Ottawa was Declared Endemic for Lyme Desease in 2016!
In 2016, Idexx Laboritories found there were 1539 positive cases of Lyme disease reported in Ontario pets. This is an 80% increase from the 859 reported cases in 2013. The number of cases has increased in each of the last 5 years.
WHAT IS LYME DISEASE AND HOW IS IT TRANSMITTED?
Lyme disease is caused by a corkscrew shaped bacterium (a spirochete) called Borrelia burgdorferi and is spread to animals and people by the white-tailed deer tick known as Ixodes scapularis. Lyme disease was first described in 1975 when an unusual outbreak of rheumatoid arthritis occurring in children was reported in Lyme, Connecticut. In 1982, the Borrelia bacteria, transmitted by ticks, was determined to be the cause of the outbreak. In the past 30 years the disease has spread throughout the United States and now is endemic in several Canadian provinces. Since 2007, the Public Health Agency of Canada has considered the areas of the St. Lawrence Islands National Park and the 1000 Island Parkway from Gananoque to Mallorytown a “zone of risk for Lyme disease”. The Lyme infected Ixodes deer tick has been continuing its progress northward and has now reached the Ottawa area. There was a significant increase in the number of Lyme positive dogs in our area last year ( 111 reported cases)
Dogs acquire ticks in their coat after adult ticks fall off host animals, such as wildlife, into the environment. The ticks then climb up vegetation such as blades of grass and attach themselves to dogs as they walk by or sniff the ground. Infection with the Borrelia organism occurs 24-48 hours after the female tick bites the dog and becomes partially engorged with blood. Clinical disease may develop 2-6 months later.
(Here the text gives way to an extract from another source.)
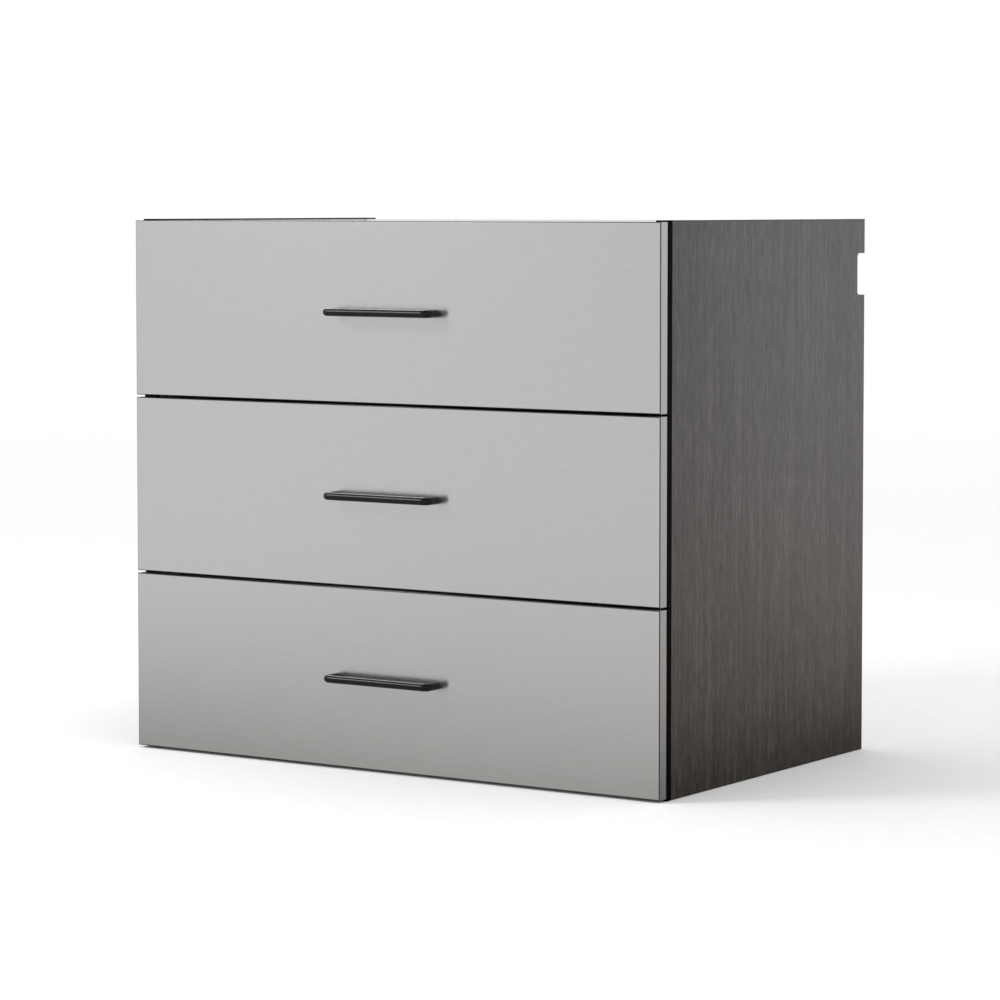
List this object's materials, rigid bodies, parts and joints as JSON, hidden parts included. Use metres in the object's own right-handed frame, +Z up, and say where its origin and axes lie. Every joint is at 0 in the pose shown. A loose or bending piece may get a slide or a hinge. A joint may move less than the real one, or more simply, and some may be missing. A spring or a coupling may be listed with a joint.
{
  "type": "drawer storage cabinet",
  "caption": "Freestanding base cabinet with full-width brushed steel drawer fronts, black bar handles, dark wood-grain sides, an open top for a worktop and ball-bearing drawer slides",
  "frame": {"origin": "centre of the footprint (handles included) on the floor", "axes": "+X to the viewer's right along the drawer fronts, drawer fronts face -Y, +Z up"},
  "size_m": [0.83, 0.56, 0.72],
  "materials": {
    "stainless": "horizontally brushed stainless sheet",
    "handle_black": "satin black powder coat",
    "wood_grain": "dark grey-brown open-grain decor, vertical grain",
    "inner_board": "light grey melamine-faced board",
    "black_edge": "matt black edge band",
    "black_aluminium": "black anodised extrusion",
    "core_board": "raw moisture-resistant fibreboard",
    "box_board": "white-grey melamine-faced board",
    "box_floor": "light grey board",
    "slide_steel": "zinc-plated cold-rolled strip",
    "cage_steel": "zinc-plated retainer and bearing balls",
    "screw_steel": "bright zinc-plated steel",
    "zinc_fitting": "die-cast zinc and steel",
    "beech": "fluted beech dowel",
    "rubber": "soft self-adhesive buffer"
  },
  "bodies": {
    "cabinet": {"side_panel_left": "inner_board", "side_panel_right": "inner_board", "side_decor_left": "wood_grain", "side_decor_right": "wood_grain", "top_bands": "black_edge", "edge_profile_left": "black_aluminium", "edge_profile_right": "black_aluminium", "floor_panel": "inner_board", "back_panel": "inner_board", "rail_front": "inner_board", "rail_rear": "inner_board", "cam_locks": "zinc_fitting", "cam_bolts": "zinc_fitting", "dowels": "beech", "back_screws": "screw_steel", "slide_screws": "screw_steel", "buffers": "rubber", "slide_outer_top": "slide_steel", "slide_outer_middle": "slide_steel", "slide_outer_bottom": "slide_steel"},
    "drawer_top": {"front_core_top": "core_board", "front_skin_top": "stainless", "handle_top": "handle_black", "box_left_top": "box_board", "box_right_top": "box_board", "box_front_top": "box_board", "box_back_top": "box_board", "box_floor_top": "box_floor", "slide_inner_top": "slide_steel", "drawer_screws_top": "screw_steel"},
    "slide_mid_top": {"slide_mid_top": "slide_steel"},
    "ball_cage_outer_top": {"ball_cage_outer_top": "cage_steel"},
    "ball_cage_inner_top": {"ball_cage_inner_top": "cage_steel"},
    "drawer_middle": {"front_core_middle": "core_board", "front_skin_middle": "stainless", "handle_middle": "handle_black", "box_left_middle": "box_board", "box_right_middle": "box_board", "box_front_middle": "box_board", "box_back_middle": "box_board", "box_floor_middle": "box_floor", "slide_inner_middle": "slide_steel", "drawer_screws_middle": "screw_steel"},
    "slide_mid_middle": {"slide_mid_middle": "slide_steel"},
    "ball_cage_outer_middle": {"ball_cage_outer_middle": "cage_steel"},
    "ball_cage_inner_middle": {"ball_cage_inner_middle": "cage_steel"},
    "drawer_bottom": {"front_core_bottom": "core_board", "front_skin_bottom": "stainless", "handle_bottom": "handle_black", "box_left_bottom": "box_board", "box_right_bottom": "box_board", "box_front_bottom": "box_board", "box_back_bottom": "box_board", "box_floor_bottom": "box_floor", "slide_inner_bottom": "slide_steel", "drawer_screws_bottom": "screw_steel"},
    "slide_mid_bottom": {"slide_mid_bottom": "slide_steel"},
    "ball_cage_outer_bottom": {"ball_cage_outer_bottom": "cage_steel"},
    "ball_cage_inner_bottom": {"ball_cage_inner_bottom": "cage_steel"}
  },
  "joints": [
    {"name": "drawer_top_slide", "type": "slide", "parent": "cabinet", "child": "drawer_top", "axis": [0, -1, 0], "range_m": [0, 0.45]},
    {"name": "slide_mid_top_travel", "type": "slide", "parent": "cabinet", "child": "slide_mid_top", "axis": [0, -1, 0], "range_m": [0, 0.225]},
    {"name": "ball_cage_outer_top_travel", "type": "slide", "parent": "cabinet", "child": "ball_cage_outer_top", "axis": [0, -1, 0], "range_m": [0, 0.1125]},
    {"name": "ball_cage_inner_top_travel", "type": "slide", "parent": "cabinet", "child": "ball_cage_inner_top", "axis": [0, -1, 0], "range_m": [0, 0.3375]},
    {"name": "drawer_middle_slide", "type": "slide", "parent": "cabinet", "child": "drawer_middle", "axis": [0, -1, 0], "range_m": [0, 0.45]},
    {"name": "slide_mid_middle_travel", "type": "slide", "parent": "cabinet", "child": "slide_mid_middle", "axis": [0, -1, 0], "range_m": [0, 0.225]},
    {"name": "ball_cage_outer_middle_travel", "type": "slide", "parent": "cabinet", "child": "ball_cage_outer_middle", "axis": [0, -1, 0], "range_m": [0, 0.1125]},
    {"name": "ball_cage_inner_middle_travel", "type": "slide", "parent": "cabinet", "child": "ball_cage_inner_middle", "axis": [0, -1, 0], "range_m": [0, 0.3375]},
    {"name": "drawer_bottom_slide", "type": "slide", "parent": "cabinet", "child": "drawer_bottom", "axis": [0, -1, 0], "range_m": [0, 0.45]},
    {"name": "slide_mid_bottom_travel", "type": "slide", "parent": "cabinet", "child": "slide_mid_bottom", "axis": [0, -1, 0], "range_m": [0, 0.225]},
    {"name": "ball_cage_outer_bottom_travel", "type": "slide", "parent": "cabinet", "child": "ball_cage_outer_bottom", "axis": [0, -1, 0], "range_m": [0, 0.1125]},
    {"name": "ball_cage_inner_bottom_travel", "type": "slide", "parent": "cabinet", "child": "ball_cage_inner_bottom", "axis": [0, -1, 0], "range_m": [0, 0.3375]}
  ],
  "couplings": [
    {"joint": "slide_mid_top_travel", "follows": "drawer_top_slide", "ratio": 0.5},
    {"joint": "ball_cage_outer_top_travel", "follows": "drawer_top_slide", "ratio": 0.25},
    {"joint": "ball_cage_inner_top_travel", "follows": "drawer_top_slide", "ratio": 0.75},
    {"joint": "slide_mid_middle_travel", "follows": "drawer_middle_slide", "ratio": 0.5},
    {"joint": "ball_cage_outer_middle_travel", "follows": "drawer_middle_slide", "ratio": 0.25},
    {"joint": "ball_cage_inner_middle_travel", "follows": "drawer_middle_slide", "ratio": 0.75},
    {"joint": "slide_mid_bottom_travel", "follows": "drawer_bottom_slide", "ratio": 0.5},
    {"joint": "ball_cage_outer_bottom_travel", "follows": "drawer_bottom_slide", "ratio": 0.25},
    {"joint": "ball_cage_inner_bottom_travel", "follows": "drawer_bottom_slide", "ratio": 0.75}
  ]
}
The disease appears to be more common in dogs and rare in cats, horses, goats and cattle. Young dogs seem to be more susceptible to disease than older dogs. Not all infected dogs will show signs of illness, however those that do most commonly suffer from acute arthritis characterized by hot, swollen and painful joints. One or more joints may be involved. In many cases fever, loss of appetite and lethargy will accompany the lameness. A less common form of the disease can cause kidney failure and death. Golden Retreivers and Labrador Retrievers appear to be more susceptible to this more fatal form of Lyme disease. In addition, dogs may develop heart disease or central nervous system signs characterized by seizures.
DIAGNOSIS AND TREATMENT
Prompt diagnosis and treatment is essential in preventing degeneration of joints and permanent damage to soft tissues such as the heart and nervous system. Regrettably most dogs with Lyme disease affecting the kidneys do not survive. The disease is diagnosed by clinical signs, history of exposure to ticks or travel to endemic areas and by blood tests to detect antibodies to the Borrelia organism. Aggressive treatment with antibiotics is imperative to a dog’s recovery from disease. Hospitalization to administer intravenous fluids and other drugs may be necessary as well.
Preventing infection is the key to maintaining your pet’s optimum health. Dogs at highest risk are those that frequent areas with high populations of White Tailed deer as this is the main host for the Ixodes tick. You can reduce the risk by avoiding these areas or using products to prevent ticks from getting on your dog such as Bravecto, a chew tablet that gives 12 weeks protection or a topical solutions such as K9 Advantix that is administered once monthly. In addition, brush your dog after a walk and promptly remove any ticks if found. Safe and effective tick removal devices can be purchased from our veterinary clinic. Alternatively you may have the tick removed at our office during regular business hours.
In addition to these measures, dogs should be protected from Lyme disease through vaccination.An effective Lyme vaccine is currently available for dogs called Nobivac Lyme (Merial Animal Health). This vaccine has been proven to be over 90% efficacious in dogs in preventing infection with the Borrelia organism. Following the Initial inoculation, a booster vaccine is required 2-4 weeks later. The duration of immunity is 12 months so annual vaccination is necessary to provide continuous, uninterrupted protection against infection. All adult dogs require a Lyme disease blood test before or at the time of immunization (current cost of the test is $67.20 plus tax). Our in-house Lyme test (Snap 4Dx Test) also concurrently checks for infections by Anaplasmosis and Ehrlichiosis, two other tick-borne diseases as well as for the heartworm infection, transmitted by mosquitoes. Annual testing for Lyme disease infection in adult dogs is recommended. A positive test indicates infection and these dogs should be treated with antibiotics for 4 or more weeks. Puppies do not require a blood test if vaccinated before 6 months of age however yearly testing is also advised.
Because Lyme disease causes serious illnesses in dogs, we recommend that all dog owners of dogs that frequent areas that are high risk for tick exposure take a pro-active approach to Lyme Disease prevention by having their pet vaccinated every year and by using tick control products throughout the summer from April 1st until November 31st.
In addition, regardless of a dog’s vaccination status, any dog who has had a tick removed from its skin should have a blood test (Snap 4Dx Test) done 6-8 weeks after tick removal.